When the Coalition controversy was raging and the Media was saying Stephen Harper goofed up, I didn't buy it. I was right.
Do you remember how it all began? Stephen Harper had just led the Conservative Party to victory for a second time. A minority government, a greater minority, was just getting started. Then seemingly out of the blue, the Prime Minister slaps the opposition with a motion to cut the $1.95 per vote welfare to the loser parties.
Whah! The audacity. The brilliance. A bold strike against the enemy right where it hurts. I still chuckle when I think about it.
The opposition went into a frenzy. 'To war,' they petulantly cried. The Coalition was revealed, and the 3 socialist parties coalesced. We didn't know this at the time. The media just swallowed the idea that the opposition suddenly had to cooperate against a common foe. They did of course, but they had a plan in place.
The people rebelled. They thought they had beaten the green shift. They were playing the old game of strategic voting and didn't realize the rules would change. ABC, anything but conservative, turned out to be a vote for a socialist-separatist abomination that nobody had voted for.
Stephen Harper was roundly criticized for his "miscalculation." There were even rumors that some insiders had cautioned him not to go ahead with it. I felt it was out of character. There were a bunch of niggling inconsistencies with the media story.
The first thing that had me wondering was Mr. Harper's bold attack in the first place. I had always regarded him as a clever and cunning political genius. Why then would he enrage the opposition? My heart soared with the courageousness and boldness of it, but it seemed out of place.
My awareness was further pricked by the information that this vote , the economic update, was not only a confidence motion. It was a bill pertaining to House Of Commons funds and therefore could only be passed unanimously.
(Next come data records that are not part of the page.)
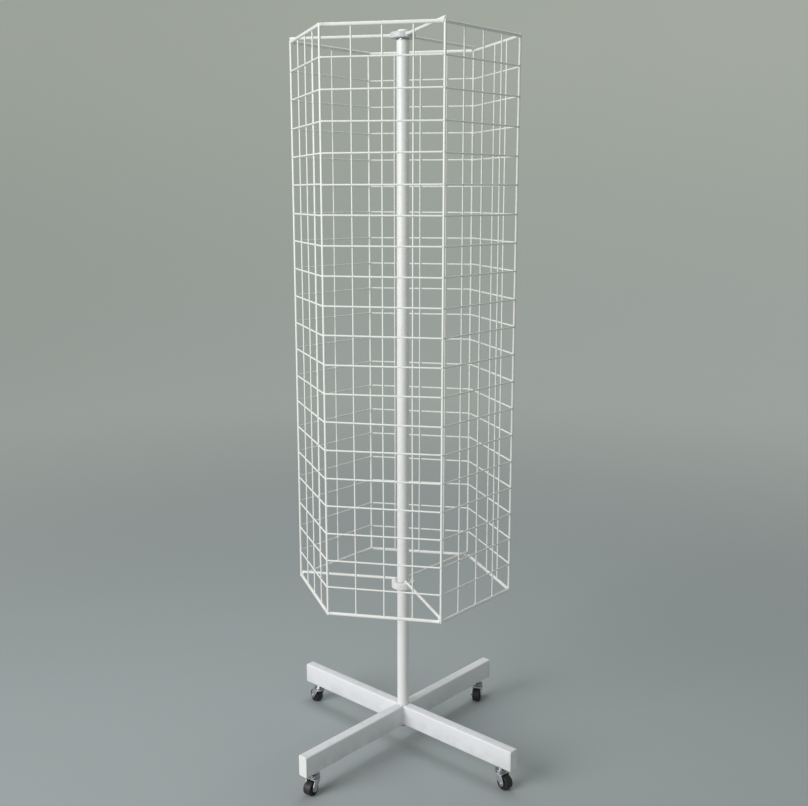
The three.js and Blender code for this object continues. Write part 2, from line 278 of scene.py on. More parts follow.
def hex_solid(flats, z0, z1, m=None, into=None, both=True):
    """A hexagon bar whose ends are chamfered to a circle, as a bolt head or a nut is: made as the smaller of a hexagon and a cone at each angle."""
    seg = 72
    a = np.arange(seg) * 2 * math.pi / seg
    apo = flats / 2
    fold = (a + math.pi / 6) % (math.pi / 3) - math.pi / 6
    hexr = apo / np.cos(fold)
    corner = apo / math.cos(math.pi / 6)
    c = (corner - apo * 0.97) * math.tan(math.radians(30))
    rows = []

    def row(z, cap):
        rows.append(np.stack([np.minimum(hexr, cap) * np.cos(a), np.minimum(hexr, cap) * np.sin(a), np.full(seg, z)], 1))

    steps = 5
    if both:
        for i in range(steps + 1):
            row(z0 + c * i / steps, apo * 0.97 + (corner - apo * 0.97) * i / steps)
    else:
        row(z0, corner)
    for i in range(steps + 1):
        row(z1 - c * (1 - i / steps), apo * 0.97 + (corner - apo * 0.97) * (1 - i / steps))
    n = len(rows)
    v = np.vstack(rows + [np.array([[0, 0, z0], [0, 0, z1]])])
    f = []
    for i in range(n - 1):
        for j in range(seg):
            j2 = (j + 1) % seg
            f.append((i * seg + j, i * seg + j2, (i + 1) * seg + j2, (i + 1) * seg + j))
    for j in range(seg):
        j2 = (j + 1) % seg
        f.append((n * seg, j2, j))
        f.append((n * seg + 1, (n - 1) * seg + j, (n - 1) * seg + j2))
    s = into or Shape()
    return s.add(v, f, m)


def thread(r, depth, pitch, z0, z1, seg=28, per=6, m=None, into=None):
    """A screw thread: a bar whose radius follows a helix, plain at its two ends."""
    k = max(3, int((z1 - z0) / pitch * per))
    z = np.linspace(z0, z1, k + 1)
    a = np.arange(seg) * 2 * math.pi / seg
    zz, aa = np.meshgrid(z, a, indexing="ij")
    phase = (zz / pitch - aa / (2 * math.pi)) % 1.0
    tooth = 1 - np.abs(2 * phase - 1)
    fade = np.clip(np.minimum(zz - z0, z1 - zz) / pitch, 0, 1)
    rr = r - depth * (1 - tooth * fade)
    v = np.stack([rr * np.cos(aa), rr * np.sin(aa), zz], 2).reshape(-1, 3)
    v = np.vstack([v, (0, 0, z0), (0, 0, z1)])
    f = []
    for i in range(k):
        for j in range(seg):
            j2 = (j + 1) % seg
            f.append((i * seg + j, i * seg + j2, (i + 1) * seg + j2, (i + 1) * seg + j))
    a0 = (k + 1) * seg
    for j in range(seg):
        j2 = (j + 1) % seg
        f.append((a0, j2, j))
        f.append((a0 + 1, k * seg + j, k * seg + j2))
    s = into or Shape()
    return s.add(v, f, m)


def mesh_of(shape, name="tmp"):
    me = bpy.data.meshes.new(name)
    me.from_pydata((shape.points() * MM).tolist(), [], shape.f)
    me.validate()
    bm = bmesh.new()
    bm.from_mesh(me)
    bmesh.ops.recalc_face_normals(bm, faces=bm.faces)
    bm.to_mesh(me)
    bm.free()
    return me


def boolean(mesh, tools, op="DIFFERENCE", solver="MANIFOLD"):
    """Joins or cuts closed meshes and returns a new mesh."""
    o = bpy.data.objects.new("tmp_a", mesh)
    bpy.context.scene.collection.objects.link(o)
    helpers = [o]
    for i, t in enumerate(tools):
        t = mesh_of(t) if isinstance(t, Shape) else t
        h = bpy.data.objects.new("tmp_t", t)
        bpy.context.scene.collection.objects.link(h)
        helpers.append(h)
        b = o.modifiers.new("b", "BOOLEAN")
        b.object, b.operation, b.solver = h, op, solver
    dg = bpy.context.evaluated_depsgraph_get()
    dg.update()
    out = bpy.data.meshes.new_from_object(o.evaluated_get(dg))
    for h in helpers:
        bpy.data.objects.remove(h)
    if len(out.polygons) == 0:
        raise RuntimeError("a boolean came out empty")
    return out


def tidy(me, merge=0.004):
    bm = bmesh.new()
    bm.from_mesh(me)
    bmesh.ops.remove_doubles(bm, verts=bm.verts, dist=merge * MM)
    bmesh.ops.dissolve_degenerate(bm, edges=bm.edges, dist=merge * MM)
    loose = [v for v in bm.verts if not v.link_faces]
    bmesh.ops.delete(bm, geom=loose, context="VERTS")
    bmesh.ops.recalc_face_normals(bm, faces=bm.faces)
    bm.to_mesh(me)
    bm.free()
    return me


def coords(me):
    co = np.zeros(len(me.vertices) * 3)
    me.vertices.foreach_get("co", co)
    return co.reshape(-1, 3)


def set_coords(me, co):
    me.vertices.foreach_set("co", np.asarray(co, np.float32).ravel())
    me.update()


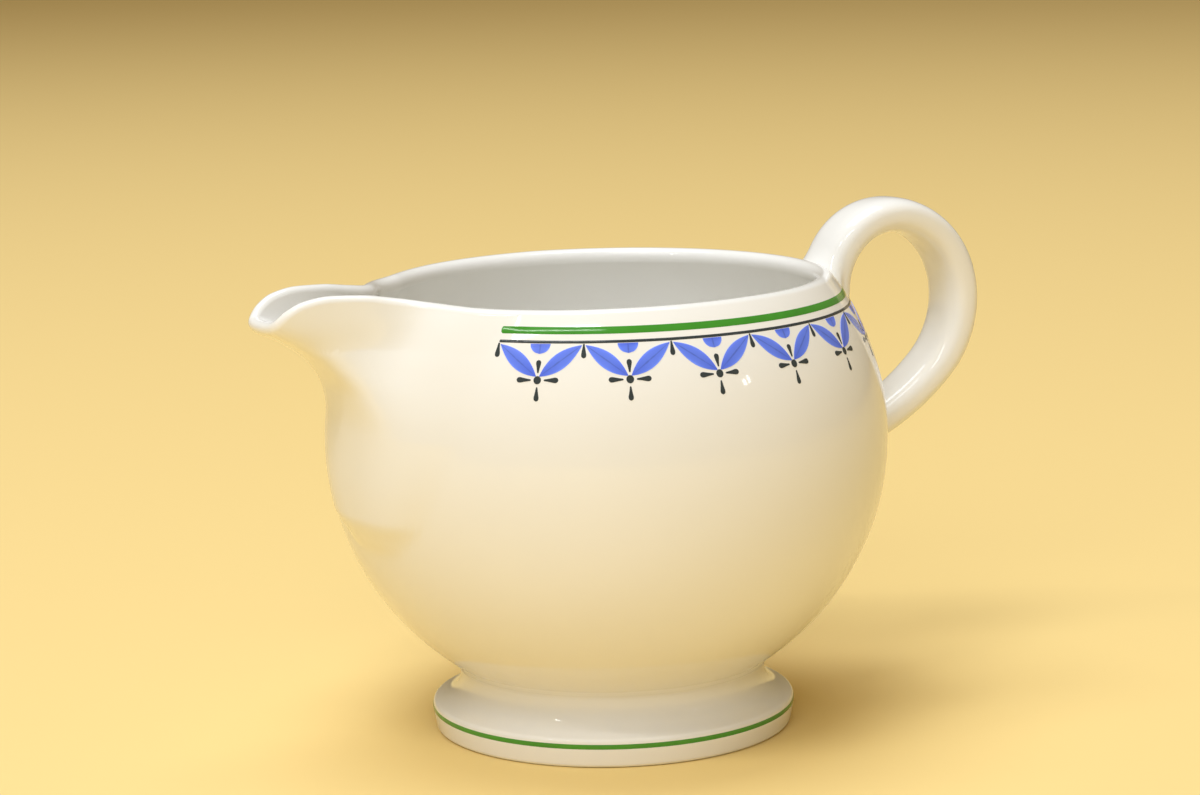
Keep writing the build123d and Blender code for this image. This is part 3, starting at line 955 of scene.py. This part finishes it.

Unanimously. The motion was doomed to fail no matter what. This was no miscalculation.
Then we had the
NDP conference call. That was great. Jack Layton was snidely bragging about his coalition deal to party members over a conference call. They hadn't changed the call in codes and someone else was listening in. Conservatives obtained this recording. It was taped before the fiscal update. It was released to the public and the media played it.
Two years after the fact, Gilles Duceppe confirms that
the Coalition existed before the fiscal update. He even takes credit for most of the wrangling involved to put it together.
Now reevaluate Harper's decision. Remember that the great recession was just a few months old. Nobody knew how deep it would go. It was almost certain that an inherently weak minority government would slowly decline in popularity as times got tough and people got mad. The opposition had their trap set, and Stephen Harper knew all about it.
An inherently weak minority government that is forecast to decline is strongest immediately following an election. If your strength and mandate can only get weaker, the time to strike is immediately. Stephen Harper sprang the Coalition trap and played those tools like a fiddle.
Oh he took all kinds of flak for it, but I knew better. Still think he miscalculated? He's been Prime Minister for 2 years since then. He is the longest running minority Prime Minster in our history. This is also the most dysfunctional and bitterly scheming parliament in our history. He not only outed the Coalition, he beheaded the primary coalition member the Liberal Party, and replaced Dion with an even less capable and less popular Ignatieff.
The skillful handling the Coalition trap saw the Conservative Party at popular heights unimaginable for conservatives in a recession. This is no small feat. The ballot question now is Conservative or Coalition.
There is no one I'd rather have as Prime Minister than Stephen Harper. He has won some spectacular victories, and there are still greater achievements to be had.